• **TASK DATA**:
%%

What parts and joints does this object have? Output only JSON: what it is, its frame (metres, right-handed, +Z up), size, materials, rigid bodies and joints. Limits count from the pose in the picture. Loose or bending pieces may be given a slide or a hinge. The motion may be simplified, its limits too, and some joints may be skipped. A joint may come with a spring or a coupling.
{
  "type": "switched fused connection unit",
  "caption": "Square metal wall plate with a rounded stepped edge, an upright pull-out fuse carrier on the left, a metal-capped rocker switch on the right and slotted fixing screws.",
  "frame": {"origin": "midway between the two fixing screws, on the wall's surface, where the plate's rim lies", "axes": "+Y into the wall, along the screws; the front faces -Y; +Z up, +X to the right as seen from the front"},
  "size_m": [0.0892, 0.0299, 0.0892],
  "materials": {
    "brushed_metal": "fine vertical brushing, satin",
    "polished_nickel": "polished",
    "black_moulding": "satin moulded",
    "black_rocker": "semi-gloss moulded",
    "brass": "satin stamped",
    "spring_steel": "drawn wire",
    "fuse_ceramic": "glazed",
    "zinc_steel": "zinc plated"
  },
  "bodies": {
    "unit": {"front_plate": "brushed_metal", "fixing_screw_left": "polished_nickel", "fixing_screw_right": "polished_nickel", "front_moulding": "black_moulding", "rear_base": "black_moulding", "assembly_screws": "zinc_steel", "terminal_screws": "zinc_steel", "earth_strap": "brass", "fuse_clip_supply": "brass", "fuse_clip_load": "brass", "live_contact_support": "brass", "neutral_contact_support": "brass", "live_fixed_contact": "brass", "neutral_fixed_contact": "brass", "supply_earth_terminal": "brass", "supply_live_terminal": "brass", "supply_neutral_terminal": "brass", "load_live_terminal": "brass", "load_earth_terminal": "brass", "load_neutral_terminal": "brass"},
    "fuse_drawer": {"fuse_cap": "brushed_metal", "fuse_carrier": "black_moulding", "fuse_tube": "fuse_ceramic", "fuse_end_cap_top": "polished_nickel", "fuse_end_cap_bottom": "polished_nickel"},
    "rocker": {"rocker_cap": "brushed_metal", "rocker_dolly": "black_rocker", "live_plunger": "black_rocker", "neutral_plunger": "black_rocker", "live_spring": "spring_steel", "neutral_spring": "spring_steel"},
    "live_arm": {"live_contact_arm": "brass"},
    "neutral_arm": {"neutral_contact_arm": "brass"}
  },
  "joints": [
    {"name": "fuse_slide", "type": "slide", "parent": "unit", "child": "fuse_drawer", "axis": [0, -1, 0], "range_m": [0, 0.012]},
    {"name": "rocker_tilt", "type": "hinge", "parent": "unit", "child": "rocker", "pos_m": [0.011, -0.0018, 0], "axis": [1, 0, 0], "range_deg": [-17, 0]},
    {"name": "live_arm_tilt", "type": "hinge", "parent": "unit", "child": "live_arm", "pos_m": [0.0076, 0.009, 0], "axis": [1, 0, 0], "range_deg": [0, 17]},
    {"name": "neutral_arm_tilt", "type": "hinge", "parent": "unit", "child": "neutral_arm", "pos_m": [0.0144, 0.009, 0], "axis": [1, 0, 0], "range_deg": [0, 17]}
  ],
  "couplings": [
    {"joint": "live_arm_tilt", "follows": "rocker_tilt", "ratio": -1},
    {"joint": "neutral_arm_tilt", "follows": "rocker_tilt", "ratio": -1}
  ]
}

%%
%%

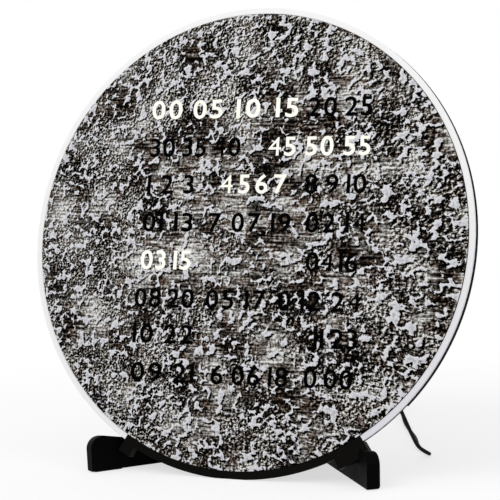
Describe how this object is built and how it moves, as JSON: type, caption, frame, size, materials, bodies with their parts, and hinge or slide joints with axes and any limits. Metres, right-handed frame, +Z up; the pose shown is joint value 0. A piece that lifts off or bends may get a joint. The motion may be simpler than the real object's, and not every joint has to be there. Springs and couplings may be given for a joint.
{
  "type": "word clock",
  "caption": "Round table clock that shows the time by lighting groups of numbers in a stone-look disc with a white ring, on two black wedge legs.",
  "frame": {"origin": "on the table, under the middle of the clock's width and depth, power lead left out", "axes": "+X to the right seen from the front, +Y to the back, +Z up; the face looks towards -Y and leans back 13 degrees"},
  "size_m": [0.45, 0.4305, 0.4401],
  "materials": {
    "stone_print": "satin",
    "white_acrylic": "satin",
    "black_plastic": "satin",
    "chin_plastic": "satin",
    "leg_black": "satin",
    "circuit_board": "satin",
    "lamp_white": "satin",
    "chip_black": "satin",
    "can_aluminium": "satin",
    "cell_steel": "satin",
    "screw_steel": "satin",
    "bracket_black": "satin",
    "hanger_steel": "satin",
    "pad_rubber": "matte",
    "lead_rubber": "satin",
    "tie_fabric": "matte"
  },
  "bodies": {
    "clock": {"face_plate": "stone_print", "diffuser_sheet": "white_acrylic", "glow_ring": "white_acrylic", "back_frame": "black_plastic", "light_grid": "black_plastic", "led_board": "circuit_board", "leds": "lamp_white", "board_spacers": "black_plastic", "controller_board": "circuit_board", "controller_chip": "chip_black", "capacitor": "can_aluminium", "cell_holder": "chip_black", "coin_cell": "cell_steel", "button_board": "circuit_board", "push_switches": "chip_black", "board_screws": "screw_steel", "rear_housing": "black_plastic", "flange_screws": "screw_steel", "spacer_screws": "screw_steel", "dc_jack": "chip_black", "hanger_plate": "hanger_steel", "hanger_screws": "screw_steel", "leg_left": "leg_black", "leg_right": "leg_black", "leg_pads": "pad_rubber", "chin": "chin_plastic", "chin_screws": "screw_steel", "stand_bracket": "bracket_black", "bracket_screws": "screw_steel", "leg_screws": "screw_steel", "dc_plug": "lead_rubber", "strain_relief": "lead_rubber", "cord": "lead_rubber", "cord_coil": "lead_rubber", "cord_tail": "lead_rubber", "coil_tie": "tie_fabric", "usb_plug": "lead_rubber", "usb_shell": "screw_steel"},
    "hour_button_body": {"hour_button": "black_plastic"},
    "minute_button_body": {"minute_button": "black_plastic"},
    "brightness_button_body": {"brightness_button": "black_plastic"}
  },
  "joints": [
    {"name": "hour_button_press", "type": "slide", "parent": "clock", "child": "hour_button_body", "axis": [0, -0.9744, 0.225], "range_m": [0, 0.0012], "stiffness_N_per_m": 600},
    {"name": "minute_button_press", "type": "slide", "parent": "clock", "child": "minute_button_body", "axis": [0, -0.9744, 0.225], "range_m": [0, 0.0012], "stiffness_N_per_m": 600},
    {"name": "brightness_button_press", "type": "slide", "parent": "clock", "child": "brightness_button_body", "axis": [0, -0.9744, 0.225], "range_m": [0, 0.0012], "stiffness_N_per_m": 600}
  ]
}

%%
%%

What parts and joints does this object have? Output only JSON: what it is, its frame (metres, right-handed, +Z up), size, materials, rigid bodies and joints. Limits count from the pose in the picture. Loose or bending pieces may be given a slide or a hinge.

%%

• **GIVEN INSTRUCTION**:
In the entries above, count every line containing the word "that". Write only the total.

• **CORRECT RESPONSE**:
2